Predictions refer to the output of a model after it has been trained. AnalyticOps provides you a support to view the predictions of a dataset and view distribution plot for its values.

The Predictions table displays the following details.

Property Description
Name Specifies the name of the prediction.
Type Specifies the data type of prediction as Continuous or Categorical depending on the type of problem being solved.

To view details of a prediction:

  1. Select a prediction in the Predictions table. The right section of the page displays the Distribution plot for the selected prediction.

    The Distribution plot displays the prediction categories on the x-axis and count on the y-axis.

    https://docs.tdaoa.com/images/ug_dataset_predictions.png

Archive a Dataset

The archiving feature allows you to hide a dataset from the list to better organize your datasets.
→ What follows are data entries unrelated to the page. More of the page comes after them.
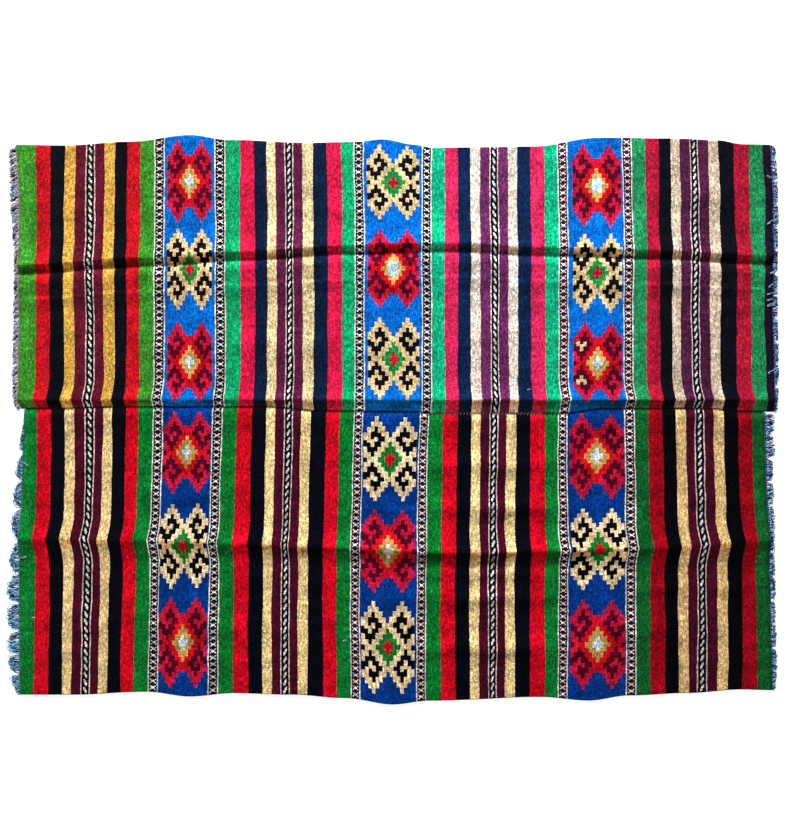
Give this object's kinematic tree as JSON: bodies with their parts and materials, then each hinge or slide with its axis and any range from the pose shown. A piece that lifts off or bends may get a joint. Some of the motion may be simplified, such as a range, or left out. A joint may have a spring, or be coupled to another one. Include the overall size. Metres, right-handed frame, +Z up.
{
  "type": "wool rug",
  "caption": "Flat-woven striped wool rug of two sewn loom widths with fringed ends, lying open with its storage creases.",
  "frame": {"origin": "on the floor, under the middle of the rug and its fringes", "axes": "+X along the warp, from the left fringe to the right fringe; +Y across the rug, from the lower loom width to the upper; +Z up, out of the face that shows"},
  "size_m": [2.0502, 1.518, 0.016],
  "materials": {
    "wool_weave": "matt weft-faced wool in green, red, black, gold, plum and blue bands",
    "warp_fringe": "matt twisted wool yarn, pale blue and grey"
  },
  "bodies": {
    "root": {"panel_upper": "wool_weave", "panel_lower": "wool_weave", "fringe_upper_left": "warp_fringe", "fringe_upper_right": "warp_fringe", "fringe_lower_left": "warp_fringe", "fringe_lower_right": "warp_fringe"}
  },
  "joints": []
}
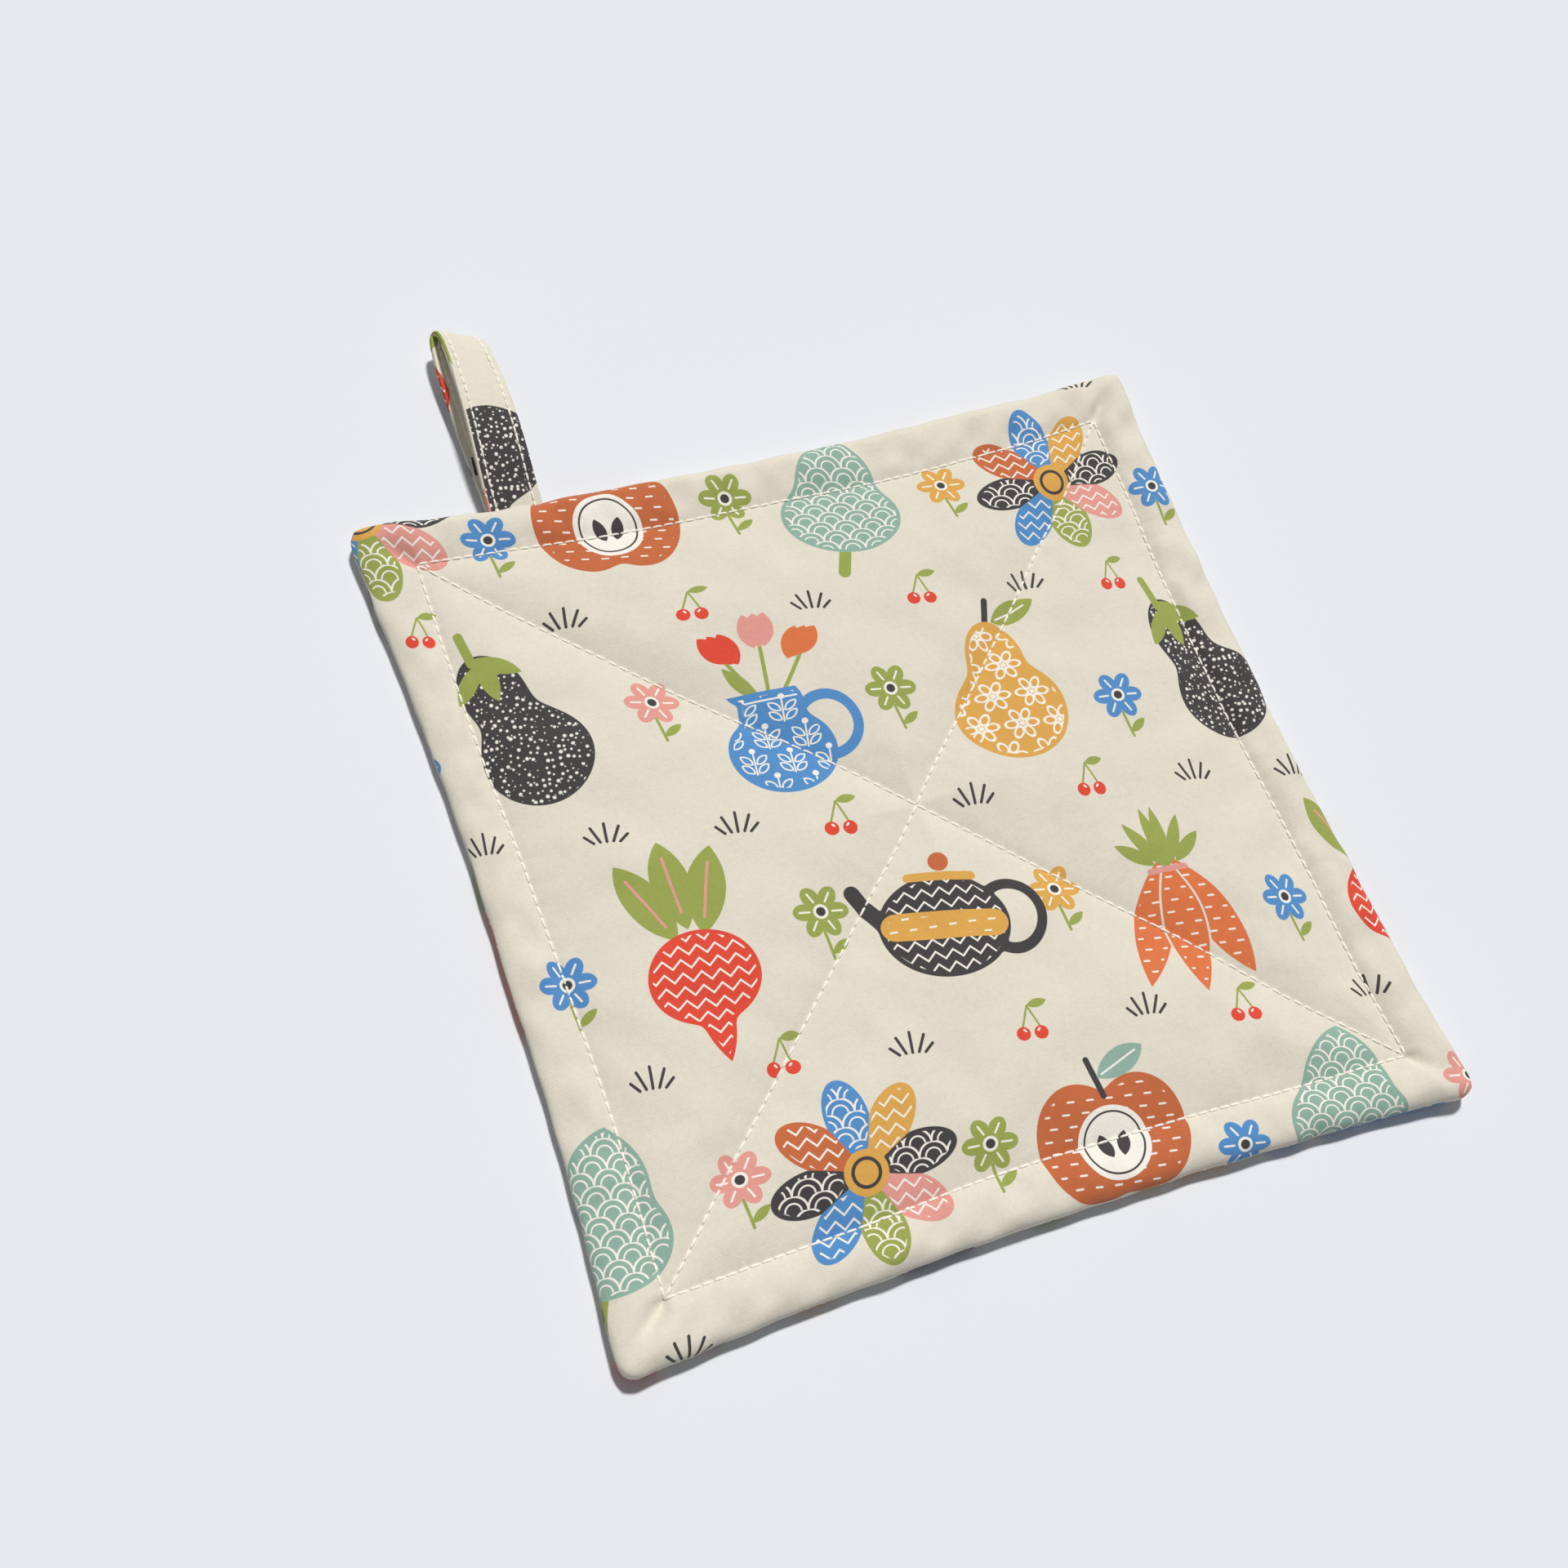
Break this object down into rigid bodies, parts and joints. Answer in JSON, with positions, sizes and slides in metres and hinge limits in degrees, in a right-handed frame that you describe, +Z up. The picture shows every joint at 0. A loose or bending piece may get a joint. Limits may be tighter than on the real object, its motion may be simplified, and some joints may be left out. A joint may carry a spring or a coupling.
{
  "type": "quilted pot holder",
  "caption": "Square quilted pot holder with a stitched border, stitched diagonals and a folded strap loop near one corner, lying flat.",
  "frame": {"origin": "on the surface that the pot holder lies on, under the middle of its outside, loop included", "axes": "+Z up from the surface, +Y towards the side with the loop, +X along that side, away from the loop's corner"},
  "size_m": [0.222, 0.2754, 0.0133],
  "materials": {
    "printed_cotton": "matt plain-woven cotton, printed in scattered motifs on cream",
    "printed_strap": "the same printed cotton, folded into a strap and stitched along both edges",
    "stitching_thread": "cream sewing thread"
  },
  "bodies": {
    "root": {"quilted_pad": "printed_cotton", "hanging_loop": "printed_strap"}
  },
  "joints": []
}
You can view the archived datasets and unarchive them if required.

Note: The Archiving feature is provided with multiple modules including projects, models, model versions, dataset templates, datasets, and connections.

To archive a dataset:

  1. Select a dataset in the list.
    The Actions button enables.

  2. Click the Actions button.
    The Actions menu displays.

    https://docs.tdaoa.com/images/ug_dataset_archive_action.png
  3. Click Archive Dataset.
    The dataset archives and hides from the current list. A confirmation message displays on the top.

  4. To view an Archived dataset, click the Show Archived option on the top.
    The archived dataset displays in the list along with an Archived label.

To Un-archive a dataset:

  1. Select an archived dataset in the list.
    The Actions button enables.

  2. Click the Actions button.
    The Actions menu displays.

    https://docs.tdaoa.com/images/ug_dataset_unarchive_action.png
  3. Click Un-Archive Dataset.
    The dataset un-archives and the label Archived removes. A confirmation message displays on the top.